> TASK INPUT:
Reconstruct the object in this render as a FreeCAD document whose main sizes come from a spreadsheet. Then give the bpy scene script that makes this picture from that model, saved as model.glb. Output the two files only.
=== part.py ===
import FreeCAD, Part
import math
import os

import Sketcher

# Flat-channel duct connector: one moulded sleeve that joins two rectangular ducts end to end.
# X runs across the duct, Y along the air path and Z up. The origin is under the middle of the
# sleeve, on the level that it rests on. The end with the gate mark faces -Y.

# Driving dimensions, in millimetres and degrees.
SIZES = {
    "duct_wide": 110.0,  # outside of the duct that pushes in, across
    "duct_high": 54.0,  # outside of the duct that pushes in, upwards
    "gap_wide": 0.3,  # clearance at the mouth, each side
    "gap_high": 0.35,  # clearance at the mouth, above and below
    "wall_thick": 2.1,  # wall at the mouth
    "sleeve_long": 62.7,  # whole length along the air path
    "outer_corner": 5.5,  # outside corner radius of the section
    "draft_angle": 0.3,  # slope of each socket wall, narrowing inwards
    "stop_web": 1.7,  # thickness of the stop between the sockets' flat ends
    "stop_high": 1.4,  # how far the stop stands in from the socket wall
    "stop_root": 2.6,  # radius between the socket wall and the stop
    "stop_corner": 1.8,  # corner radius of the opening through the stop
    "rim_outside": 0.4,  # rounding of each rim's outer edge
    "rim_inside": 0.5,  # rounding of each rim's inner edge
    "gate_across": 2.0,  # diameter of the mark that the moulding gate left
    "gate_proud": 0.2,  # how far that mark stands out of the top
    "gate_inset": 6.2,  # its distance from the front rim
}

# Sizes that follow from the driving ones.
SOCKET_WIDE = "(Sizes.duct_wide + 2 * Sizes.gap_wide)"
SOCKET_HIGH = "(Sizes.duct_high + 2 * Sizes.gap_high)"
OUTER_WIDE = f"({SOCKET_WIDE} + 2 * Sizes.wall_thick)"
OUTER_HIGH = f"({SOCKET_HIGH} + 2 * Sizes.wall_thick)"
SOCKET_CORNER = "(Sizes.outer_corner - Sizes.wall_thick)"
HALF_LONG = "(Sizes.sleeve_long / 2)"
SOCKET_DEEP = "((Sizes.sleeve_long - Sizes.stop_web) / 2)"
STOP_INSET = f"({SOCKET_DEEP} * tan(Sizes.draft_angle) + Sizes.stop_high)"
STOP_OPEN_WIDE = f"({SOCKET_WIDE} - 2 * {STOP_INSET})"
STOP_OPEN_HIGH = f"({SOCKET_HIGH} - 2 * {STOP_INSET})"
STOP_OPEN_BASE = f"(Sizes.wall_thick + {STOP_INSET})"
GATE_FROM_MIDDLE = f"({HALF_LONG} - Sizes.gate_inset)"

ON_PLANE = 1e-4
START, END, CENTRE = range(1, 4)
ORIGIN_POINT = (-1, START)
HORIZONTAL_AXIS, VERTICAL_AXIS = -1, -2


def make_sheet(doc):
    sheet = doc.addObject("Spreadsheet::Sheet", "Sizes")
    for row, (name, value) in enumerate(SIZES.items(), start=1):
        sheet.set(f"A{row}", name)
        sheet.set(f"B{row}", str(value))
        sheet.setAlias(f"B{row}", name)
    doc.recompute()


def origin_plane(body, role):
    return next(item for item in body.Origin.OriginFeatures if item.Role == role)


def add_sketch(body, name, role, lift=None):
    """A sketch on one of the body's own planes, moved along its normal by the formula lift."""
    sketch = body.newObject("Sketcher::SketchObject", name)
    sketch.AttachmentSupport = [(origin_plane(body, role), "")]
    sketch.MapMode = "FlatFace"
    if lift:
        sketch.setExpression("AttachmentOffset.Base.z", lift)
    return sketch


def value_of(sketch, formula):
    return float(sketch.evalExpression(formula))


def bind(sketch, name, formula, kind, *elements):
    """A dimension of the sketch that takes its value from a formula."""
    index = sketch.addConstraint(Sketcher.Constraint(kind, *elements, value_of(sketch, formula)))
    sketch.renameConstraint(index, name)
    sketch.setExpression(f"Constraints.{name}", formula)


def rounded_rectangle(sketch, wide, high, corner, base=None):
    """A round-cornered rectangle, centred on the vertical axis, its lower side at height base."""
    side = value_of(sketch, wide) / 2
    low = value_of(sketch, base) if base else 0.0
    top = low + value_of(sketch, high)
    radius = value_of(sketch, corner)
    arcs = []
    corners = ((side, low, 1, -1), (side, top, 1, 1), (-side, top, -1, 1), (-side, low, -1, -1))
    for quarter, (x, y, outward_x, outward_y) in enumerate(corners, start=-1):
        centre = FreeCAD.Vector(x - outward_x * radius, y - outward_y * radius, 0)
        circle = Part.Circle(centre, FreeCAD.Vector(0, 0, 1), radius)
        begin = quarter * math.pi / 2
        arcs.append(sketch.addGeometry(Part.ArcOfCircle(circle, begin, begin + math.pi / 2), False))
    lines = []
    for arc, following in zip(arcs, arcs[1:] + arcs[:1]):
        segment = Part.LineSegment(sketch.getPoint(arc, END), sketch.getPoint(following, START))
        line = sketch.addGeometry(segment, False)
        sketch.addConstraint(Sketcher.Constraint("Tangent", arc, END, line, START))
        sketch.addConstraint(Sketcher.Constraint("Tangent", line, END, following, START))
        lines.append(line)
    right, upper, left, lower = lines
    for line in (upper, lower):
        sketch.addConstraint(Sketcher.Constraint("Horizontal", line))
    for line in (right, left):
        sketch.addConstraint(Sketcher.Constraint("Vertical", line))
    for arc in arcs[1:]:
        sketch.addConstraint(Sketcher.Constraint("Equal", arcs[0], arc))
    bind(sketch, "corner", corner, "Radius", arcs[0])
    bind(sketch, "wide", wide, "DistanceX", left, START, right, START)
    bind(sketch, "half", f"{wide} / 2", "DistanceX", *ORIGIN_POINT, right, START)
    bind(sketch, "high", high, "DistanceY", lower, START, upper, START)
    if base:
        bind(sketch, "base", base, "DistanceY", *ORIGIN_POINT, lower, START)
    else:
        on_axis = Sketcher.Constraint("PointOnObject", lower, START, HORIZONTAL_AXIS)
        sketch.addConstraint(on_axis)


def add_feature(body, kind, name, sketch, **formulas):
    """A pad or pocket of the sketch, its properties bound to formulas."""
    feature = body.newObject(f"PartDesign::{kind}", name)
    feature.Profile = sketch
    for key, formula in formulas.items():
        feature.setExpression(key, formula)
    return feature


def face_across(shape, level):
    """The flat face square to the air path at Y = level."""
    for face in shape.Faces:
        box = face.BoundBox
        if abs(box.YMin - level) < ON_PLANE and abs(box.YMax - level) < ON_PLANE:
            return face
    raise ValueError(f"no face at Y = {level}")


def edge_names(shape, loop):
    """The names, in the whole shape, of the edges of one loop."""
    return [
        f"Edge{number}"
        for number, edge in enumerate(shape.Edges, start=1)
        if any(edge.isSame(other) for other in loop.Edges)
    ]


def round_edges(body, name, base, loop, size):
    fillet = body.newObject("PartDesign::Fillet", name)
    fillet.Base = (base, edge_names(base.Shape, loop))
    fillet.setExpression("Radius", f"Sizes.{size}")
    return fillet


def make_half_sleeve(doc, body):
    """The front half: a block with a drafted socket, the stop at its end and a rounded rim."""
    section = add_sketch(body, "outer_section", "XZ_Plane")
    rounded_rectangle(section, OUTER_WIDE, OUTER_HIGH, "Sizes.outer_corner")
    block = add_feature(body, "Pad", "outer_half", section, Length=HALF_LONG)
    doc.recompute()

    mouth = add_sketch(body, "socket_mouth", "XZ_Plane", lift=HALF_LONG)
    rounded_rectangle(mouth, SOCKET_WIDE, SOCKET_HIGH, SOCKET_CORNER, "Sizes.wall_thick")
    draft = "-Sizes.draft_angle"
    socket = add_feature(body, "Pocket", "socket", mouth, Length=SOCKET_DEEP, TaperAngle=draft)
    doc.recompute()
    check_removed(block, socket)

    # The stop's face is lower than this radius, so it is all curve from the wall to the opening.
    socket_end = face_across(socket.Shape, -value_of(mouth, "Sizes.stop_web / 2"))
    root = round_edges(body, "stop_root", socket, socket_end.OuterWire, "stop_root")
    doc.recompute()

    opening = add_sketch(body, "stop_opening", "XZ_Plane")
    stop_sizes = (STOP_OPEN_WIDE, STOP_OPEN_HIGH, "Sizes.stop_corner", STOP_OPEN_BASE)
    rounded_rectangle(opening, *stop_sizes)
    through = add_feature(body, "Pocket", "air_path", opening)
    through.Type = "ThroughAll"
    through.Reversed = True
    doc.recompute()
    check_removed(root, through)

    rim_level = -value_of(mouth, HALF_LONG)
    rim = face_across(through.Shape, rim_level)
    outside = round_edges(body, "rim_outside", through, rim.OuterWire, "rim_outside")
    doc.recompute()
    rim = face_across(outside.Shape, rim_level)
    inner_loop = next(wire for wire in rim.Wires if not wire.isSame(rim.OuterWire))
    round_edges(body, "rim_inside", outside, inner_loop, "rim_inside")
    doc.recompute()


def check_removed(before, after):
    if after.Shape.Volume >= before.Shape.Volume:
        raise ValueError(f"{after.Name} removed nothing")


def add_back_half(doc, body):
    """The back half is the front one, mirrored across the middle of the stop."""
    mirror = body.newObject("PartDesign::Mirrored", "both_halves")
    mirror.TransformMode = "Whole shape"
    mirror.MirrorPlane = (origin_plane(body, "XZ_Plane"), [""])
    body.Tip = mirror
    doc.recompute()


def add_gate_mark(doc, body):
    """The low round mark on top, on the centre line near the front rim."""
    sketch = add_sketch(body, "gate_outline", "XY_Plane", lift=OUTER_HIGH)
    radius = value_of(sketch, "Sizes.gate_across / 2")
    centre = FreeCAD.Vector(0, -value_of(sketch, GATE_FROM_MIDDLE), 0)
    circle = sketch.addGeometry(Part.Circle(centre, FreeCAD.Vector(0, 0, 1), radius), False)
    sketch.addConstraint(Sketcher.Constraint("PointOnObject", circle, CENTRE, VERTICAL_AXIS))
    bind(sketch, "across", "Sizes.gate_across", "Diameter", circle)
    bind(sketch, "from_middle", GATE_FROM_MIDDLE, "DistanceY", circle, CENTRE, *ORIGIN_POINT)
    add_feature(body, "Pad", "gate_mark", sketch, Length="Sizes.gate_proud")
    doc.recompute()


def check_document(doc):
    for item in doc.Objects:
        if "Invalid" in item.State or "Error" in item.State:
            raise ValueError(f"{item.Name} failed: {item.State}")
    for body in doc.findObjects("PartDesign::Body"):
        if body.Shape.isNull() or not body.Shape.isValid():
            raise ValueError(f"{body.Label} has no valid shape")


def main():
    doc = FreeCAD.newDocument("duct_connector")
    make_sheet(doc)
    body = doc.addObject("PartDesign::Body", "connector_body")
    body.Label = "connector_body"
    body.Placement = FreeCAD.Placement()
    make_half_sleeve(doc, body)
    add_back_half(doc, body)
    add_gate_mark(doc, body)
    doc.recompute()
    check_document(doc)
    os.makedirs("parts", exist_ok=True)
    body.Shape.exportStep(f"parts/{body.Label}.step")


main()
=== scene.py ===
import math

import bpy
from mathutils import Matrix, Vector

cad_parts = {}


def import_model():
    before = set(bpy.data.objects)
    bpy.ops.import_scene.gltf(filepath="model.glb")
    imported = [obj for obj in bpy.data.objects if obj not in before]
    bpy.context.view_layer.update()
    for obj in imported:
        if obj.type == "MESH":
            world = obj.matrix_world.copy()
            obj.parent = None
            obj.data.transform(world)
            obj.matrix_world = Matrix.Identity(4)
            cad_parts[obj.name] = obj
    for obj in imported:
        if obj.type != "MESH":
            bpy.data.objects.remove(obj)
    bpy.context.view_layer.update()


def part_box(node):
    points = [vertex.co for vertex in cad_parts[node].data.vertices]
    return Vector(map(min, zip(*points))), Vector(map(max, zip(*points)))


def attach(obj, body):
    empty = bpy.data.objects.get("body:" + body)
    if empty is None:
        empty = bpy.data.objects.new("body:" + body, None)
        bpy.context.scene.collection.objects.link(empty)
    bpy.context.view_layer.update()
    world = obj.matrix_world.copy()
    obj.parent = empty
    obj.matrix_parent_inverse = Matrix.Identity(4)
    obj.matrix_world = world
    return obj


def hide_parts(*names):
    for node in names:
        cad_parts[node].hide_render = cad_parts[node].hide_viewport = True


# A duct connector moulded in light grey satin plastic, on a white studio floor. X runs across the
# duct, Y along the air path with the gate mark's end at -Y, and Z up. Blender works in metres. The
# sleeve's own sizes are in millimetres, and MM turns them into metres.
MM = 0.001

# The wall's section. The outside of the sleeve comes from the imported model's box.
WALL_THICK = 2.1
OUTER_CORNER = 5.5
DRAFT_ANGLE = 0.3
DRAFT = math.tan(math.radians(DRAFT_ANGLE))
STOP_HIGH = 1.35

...

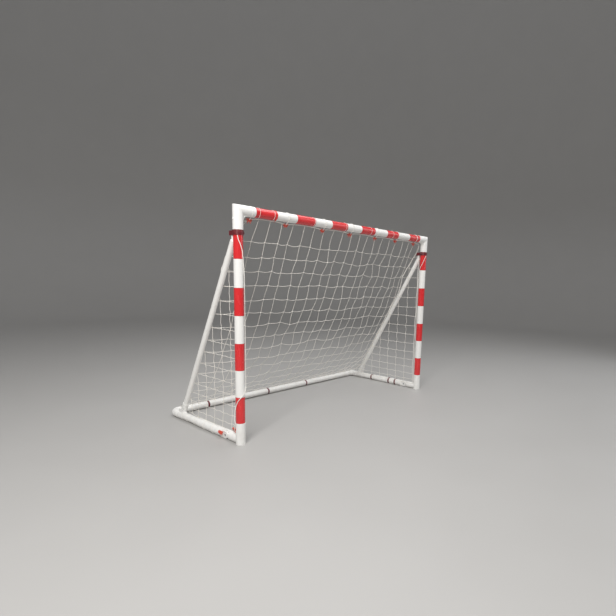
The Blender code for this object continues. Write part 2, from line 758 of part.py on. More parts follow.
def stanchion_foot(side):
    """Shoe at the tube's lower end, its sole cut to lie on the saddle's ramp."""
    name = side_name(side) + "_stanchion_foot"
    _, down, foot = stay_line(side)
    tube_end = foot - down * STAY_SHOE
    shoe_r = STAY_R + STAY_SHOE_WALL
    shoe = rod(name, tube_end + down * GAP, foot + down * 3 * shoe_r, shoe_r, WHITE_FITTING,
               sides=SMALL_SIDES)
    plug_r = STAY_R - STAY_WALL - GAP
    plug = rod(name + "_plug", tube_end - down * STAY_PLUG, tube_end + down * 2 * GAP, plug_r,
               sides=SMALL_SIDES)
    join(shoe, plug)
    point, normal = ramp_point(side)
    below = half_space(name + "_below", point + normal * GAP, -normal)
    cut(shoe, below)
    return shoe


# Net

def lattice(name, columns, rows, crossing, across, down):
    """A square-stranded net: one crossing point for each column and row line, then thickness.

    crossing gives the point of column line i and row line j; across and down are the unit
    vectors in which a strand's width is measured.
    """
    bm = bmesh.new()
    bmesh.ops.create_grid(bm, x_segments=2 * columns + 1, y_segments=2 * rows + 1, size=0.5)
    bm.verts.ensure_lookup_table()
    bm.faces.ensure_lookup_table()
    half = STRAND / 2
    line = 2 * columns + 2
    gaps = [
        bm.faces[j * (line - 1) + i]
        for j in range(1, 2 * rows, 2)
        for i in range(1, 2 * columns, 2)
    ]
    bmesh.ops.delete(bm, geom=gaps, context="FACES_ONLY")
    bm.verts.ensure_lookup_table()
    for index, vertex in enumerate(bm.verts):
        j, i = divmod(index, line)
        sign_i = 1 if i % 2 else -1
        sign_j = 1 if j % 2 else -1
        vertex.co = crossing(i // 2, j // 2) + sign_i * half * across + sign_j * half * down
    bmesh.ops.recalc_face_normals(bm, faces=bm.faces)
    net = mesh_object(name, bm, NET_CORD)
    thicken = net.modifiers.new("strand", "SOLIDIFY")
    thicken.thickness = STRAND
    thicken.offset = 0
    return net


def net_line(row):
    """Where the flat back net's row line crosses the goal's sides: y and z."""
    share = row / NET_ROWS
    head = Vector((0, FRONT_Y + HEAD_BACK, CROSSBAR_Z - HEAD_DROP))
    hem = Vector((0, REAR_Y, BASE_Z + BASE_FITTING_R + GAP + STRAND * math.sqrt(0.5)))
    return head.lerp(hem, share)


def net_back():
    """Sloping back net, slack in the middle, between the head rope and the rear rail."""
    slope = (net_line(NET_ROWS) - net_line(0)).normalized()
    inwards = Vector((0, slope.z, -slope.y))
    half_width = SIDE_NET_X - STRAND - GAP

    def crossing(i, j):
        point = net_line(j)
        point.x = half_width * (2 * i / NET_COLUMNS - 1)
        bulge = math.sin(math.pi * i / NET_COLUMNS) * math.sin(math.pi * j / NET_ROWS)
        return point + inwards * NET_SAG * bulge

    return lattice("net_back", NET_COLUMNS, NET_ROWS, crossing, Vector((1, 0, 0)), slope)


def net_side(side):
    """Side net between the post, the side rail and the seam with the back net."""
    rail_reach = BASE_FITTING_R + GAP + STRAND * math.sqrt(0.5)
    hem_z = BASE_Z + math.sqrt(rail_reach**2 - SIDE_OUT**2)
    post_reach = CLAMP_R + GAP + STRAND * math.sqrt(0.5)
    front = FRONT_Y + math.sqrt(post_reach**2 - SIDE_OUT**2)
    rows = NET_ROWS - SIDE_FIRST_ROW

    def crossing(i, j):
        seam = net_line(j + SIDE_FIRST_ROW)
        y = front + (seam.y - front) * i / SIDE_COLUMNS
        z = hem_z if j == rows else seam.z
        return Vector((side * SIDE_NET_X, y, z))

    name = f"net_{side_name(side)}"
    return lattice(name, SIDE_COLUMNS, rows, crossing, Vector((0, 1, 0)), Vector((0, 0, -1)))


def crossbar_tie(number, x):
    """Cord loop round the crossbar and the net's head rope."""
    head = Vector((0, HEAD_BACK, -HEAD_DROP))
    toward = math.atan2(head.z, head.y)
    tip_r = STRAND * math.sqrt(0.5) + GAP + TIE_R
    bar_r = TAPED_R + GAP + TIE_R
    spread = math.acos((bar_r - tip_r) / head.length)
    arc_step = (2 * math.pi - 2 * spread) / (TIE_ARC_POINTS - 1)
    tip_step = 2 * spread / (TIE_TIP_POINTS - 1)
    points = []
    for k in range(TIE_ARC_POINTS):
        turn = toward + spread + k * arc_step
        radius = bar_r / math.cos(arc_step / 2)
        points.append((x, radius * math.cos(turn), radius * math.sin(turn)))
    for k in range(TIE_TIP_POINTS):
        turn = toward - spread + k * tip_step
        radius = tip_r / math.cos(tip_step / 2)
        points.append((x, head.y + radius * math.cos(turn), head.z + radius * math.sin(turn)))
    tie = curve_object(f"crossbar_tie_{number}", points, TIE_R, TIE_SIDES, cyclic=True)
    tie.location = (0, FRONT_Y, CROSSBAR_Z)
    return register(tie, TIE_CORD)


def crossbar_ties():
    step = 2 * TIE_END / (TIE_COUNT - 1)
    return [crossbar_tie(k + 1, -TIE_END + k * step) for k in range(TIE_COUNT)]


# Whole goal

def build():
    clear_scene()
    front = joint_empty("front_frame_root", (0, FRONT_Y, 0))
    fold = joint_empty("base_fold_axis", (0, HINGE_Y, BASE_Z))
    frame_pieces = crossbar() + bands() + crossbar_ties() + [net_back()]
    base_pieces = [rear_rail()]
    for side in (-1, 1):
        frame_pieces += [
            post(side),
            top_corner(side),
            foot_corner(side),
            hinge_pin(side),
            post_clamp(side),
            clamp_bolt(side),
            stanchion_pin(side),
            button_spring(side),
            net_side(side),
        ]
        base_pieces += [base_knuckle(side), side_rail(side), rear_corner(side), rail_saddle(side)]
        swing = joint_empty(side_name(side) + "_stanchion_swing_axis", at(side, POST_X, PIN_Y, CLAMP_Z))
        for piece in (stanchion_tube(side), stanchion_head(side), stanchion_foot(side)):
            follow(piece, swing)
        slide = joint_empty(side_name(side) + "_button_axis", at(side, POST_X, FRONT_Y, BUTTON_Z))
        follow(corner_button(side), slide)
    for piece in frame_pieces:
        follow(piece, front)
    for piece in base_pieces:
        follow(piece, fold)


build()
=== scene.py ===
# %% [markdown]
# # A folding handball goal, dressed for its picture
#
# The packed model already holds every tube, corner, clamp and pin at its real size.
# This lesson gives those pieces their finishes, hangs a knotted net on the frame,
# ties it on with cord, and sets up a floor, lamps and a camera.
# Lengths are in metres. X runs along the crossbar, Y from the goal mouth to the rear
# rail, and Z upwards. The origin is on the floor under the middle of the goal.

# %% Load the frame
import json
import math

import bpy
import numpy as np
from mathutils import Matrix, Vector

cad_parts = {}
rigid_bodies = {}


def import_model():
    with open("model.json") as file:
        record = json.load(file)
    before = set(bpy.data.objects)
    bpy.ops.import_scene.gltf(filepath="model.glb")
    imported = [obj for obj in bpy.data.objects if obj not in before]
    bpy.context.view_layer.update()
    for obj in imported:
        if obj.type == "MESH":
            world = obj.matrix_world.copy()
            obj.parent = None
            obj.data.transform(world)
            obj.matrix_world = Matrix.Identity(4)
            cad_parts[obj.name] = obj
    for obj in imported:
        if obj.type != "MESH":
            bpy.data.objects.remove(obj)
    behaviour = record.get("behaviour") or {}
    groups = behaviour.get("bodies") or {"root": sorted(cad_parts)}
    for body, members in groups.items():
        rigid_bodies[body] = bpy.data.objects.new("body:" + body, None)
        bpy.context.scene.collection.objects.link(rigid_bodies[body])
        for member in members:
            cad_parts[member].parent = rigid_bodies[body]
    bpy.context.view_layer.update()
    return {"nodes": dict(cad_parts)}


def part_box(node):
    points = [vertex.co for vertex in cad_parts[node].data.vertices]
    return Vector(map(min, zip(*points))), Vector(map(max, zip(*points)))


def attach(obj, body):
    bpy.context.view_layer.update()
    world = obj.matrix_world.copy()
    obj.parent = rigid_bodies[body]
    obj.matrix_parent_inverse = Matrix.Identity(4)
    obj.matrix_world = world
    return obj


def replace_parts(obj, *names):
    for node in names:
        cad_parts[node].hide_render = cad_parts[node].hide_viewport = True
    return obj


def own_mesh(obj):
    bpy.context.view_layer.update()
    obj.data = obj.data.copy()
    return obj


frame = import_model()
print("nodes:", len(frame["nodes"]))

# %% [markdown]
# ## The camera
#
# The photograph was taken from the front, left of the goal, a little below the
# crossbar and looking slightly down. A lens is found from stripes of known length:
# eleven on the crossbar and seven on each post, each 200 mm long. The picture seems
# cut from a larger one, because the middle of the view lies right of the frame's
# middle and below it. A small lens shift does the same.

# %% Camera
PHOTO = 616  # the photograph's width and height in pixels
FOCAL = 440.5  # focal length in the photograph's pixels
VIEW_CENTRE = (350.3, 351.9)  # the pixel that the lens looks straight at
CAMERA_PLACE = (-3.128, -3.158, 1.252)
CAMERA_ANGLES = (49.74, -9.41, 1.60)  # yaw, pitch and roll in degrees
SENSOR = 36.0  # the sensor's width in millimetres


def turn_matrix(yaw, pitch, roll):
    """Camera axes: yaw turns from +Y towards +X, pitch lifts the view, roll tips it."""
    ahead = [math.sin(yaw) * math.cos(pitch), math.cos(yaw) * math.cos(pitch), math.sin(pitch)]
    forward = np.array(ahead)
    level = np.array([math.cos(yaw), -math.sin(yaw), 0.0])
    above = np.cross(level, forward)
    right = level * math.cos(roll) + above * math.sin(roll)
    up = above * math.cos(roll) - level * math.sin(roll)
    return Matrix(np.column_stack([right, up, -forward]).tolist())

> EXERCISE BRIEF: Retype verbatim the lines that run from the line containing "swing = joint_empty(side_name(side)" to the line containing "record = json.load(file)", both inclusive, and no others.

> REPLY:
        swing = joint_empty(side_name(side) + "_stanchion_swing_axis", at(side, POST_X, PIN_Y, CLAMP_Z))
        for piece in (stanchion_tube(side), stanchion_head(side), stanchion_foot(side)):
            follow(piece, swing)
        slide = joint_empty(side_name(side) + "_button_axis", at(side, POST_X, FRONT_Y, BUTTON_Z))
        follow(corner_button(side), slide)
    for piece in frame_pieces:
        follow(piece, front)
    for piece in base_pieces:
        follow(piece, fold)


build()
=== scene.py ===
# %% [markdown]
# # A folding handball goal, dressed for its picture
#
# The packed model already holds every tube, corner, clamp and pin at its real size.
# This lesson gives those pieces their finishes, hangs a knotted net on the frame,
# ties it on with cord, and sets up a floor, lamps and a camera.
# Lengths are in metres. X runs along the crossbar, Y from the goal mouth to the rear
# rail, and Z upwards. The origin is on the floor under the middle of the goal.

# %% Load the frame
import json
import math

import bpy
import numpy as np
from mathutils import Matrix, Vector

cad_parts = {}
rigid_bodies = {}


def import_model():
    with open("model.json") as file:
        record = json.load(file)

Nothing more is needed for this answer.